Would you return all of this data exactly, leaving nothing out?

#### Supplied records

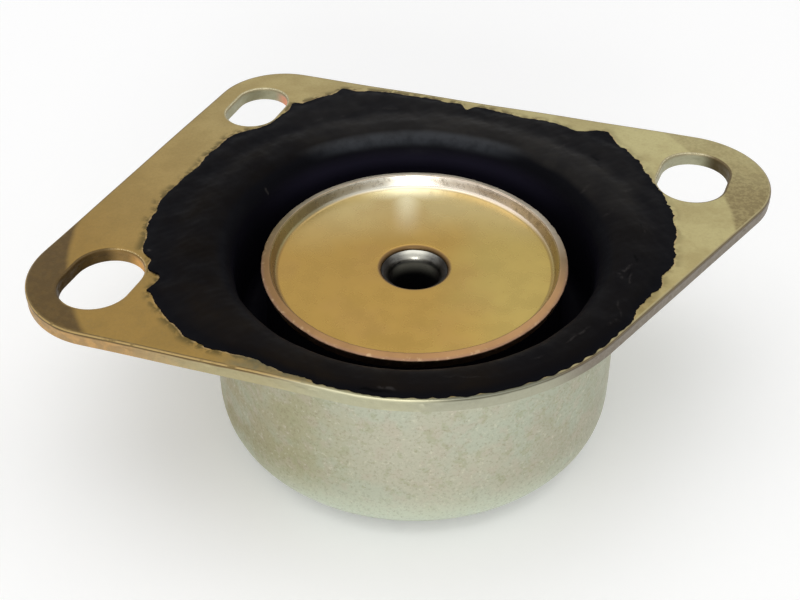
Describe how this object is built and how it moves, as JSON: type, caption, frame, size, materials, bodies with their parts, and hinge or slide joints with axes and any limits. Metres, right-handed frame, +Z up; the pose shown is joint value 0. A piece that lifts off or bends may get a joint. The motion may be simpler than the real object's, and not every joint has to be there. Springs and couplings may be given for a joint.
{
  "type": "transmission mount",
  "caption": "Bonded rubber transmission mount: drawn steel cup with a slotted flange, rubber spring, pressed top dish and a sleeve for the through bolt.",
  "frame": {"origin": "on the bolt axis, in the plane that the cup stands on", "axes": "+Z up along the bolt axis from the cup's bottom towards the dish; +Y along the line through the two left slots, away from the viewer; +X towards the side with the single slot"},
  "size_m": [0.1053, 0.0886, 0.0349],
  "materials": {
    "cup_plating": "matte yellow-olive zinc plating, greyer on the cup wall",
    "rubber": "matte black moulded rubber",
    "dish_plating": "satin golden zinc plating",
    "sleeve_steel": "plain turned steel, slightly oiled"
  },
  "bodies": {
    "root": {"flanged_cup": "cup_plating", "rubber_body": "rubber", "top_dish": "dish_plating", "inner_sleeve": "sleeve_steel"}
  },
  "joints": []
}
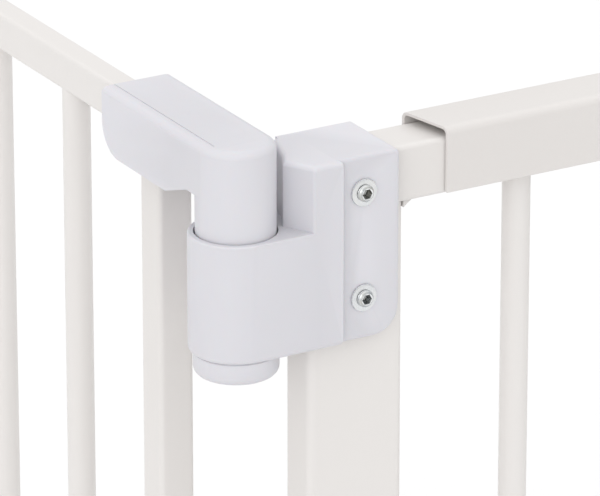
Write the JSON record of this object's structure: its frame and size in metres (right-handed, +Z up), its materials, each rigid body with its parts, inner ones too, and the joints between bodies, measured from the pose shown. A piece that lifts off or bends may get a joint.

########

Solution below –
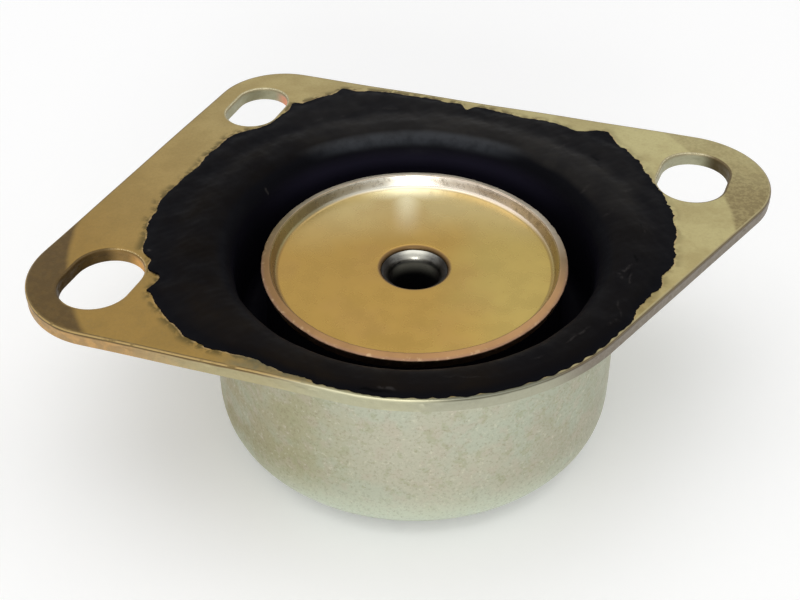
Describe how this object is built and how it moves, as JSON: type, caption, frame, size, materials, bodies with their parts, and hinge or slide joints with axes and any limits. Metres, right-handed frame, +Z up; the pose shown is joint value 0. A piece that lifts off or bends may get a joint. The motion may be simpler than the real object's, and not every joint has to be there. Springs and couplings may be given for a joint.
{
  "type": "transmission mount",
  "caption": "Bonded rubber transmission mount: drawn steel cup with a slotted flange, rubber spring, pressed top dish and a sleeve for the through bolt.",
  "frame": {"origin": "on the bolt axis, in the plane that the cup stands on", "axes": "+Z up along the bolt axis from the cup's bottom towards the dish; +Y along the line through the two left slots, away from the viewer; +X towards the side with the single slot"},
  "size_m": [0.1053, 0.0886, 0.0349],
  "materials": {
    "cup_plating": "matte yellow-olive zinc plating, greyer on the cup wall",
    "rubber": "matte black moulded rubber",
    "dish_plating": "satin golden zinc plating",
    "sleeve_steel": "plain turned steel, slightly oiled"
  },
  "bodies": {
    "root": {"flanged_cup": "cup_plating", "rubber_body": "rubber", "top_dish": "dish_plating", "inner_sleeve": "sleeve_steel"}
  },
  "joints": []
}
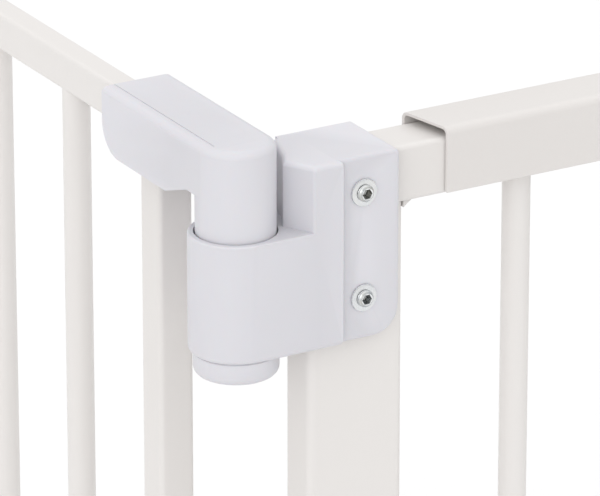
Write the JSON record of this object's structure: its frame and size in metres (right-handed, +Z up), its materials, each rigid body with its parts, inner ones too, and the joints between bodies, measured from the pose shown. A piece that lifts off or bends may get a joint.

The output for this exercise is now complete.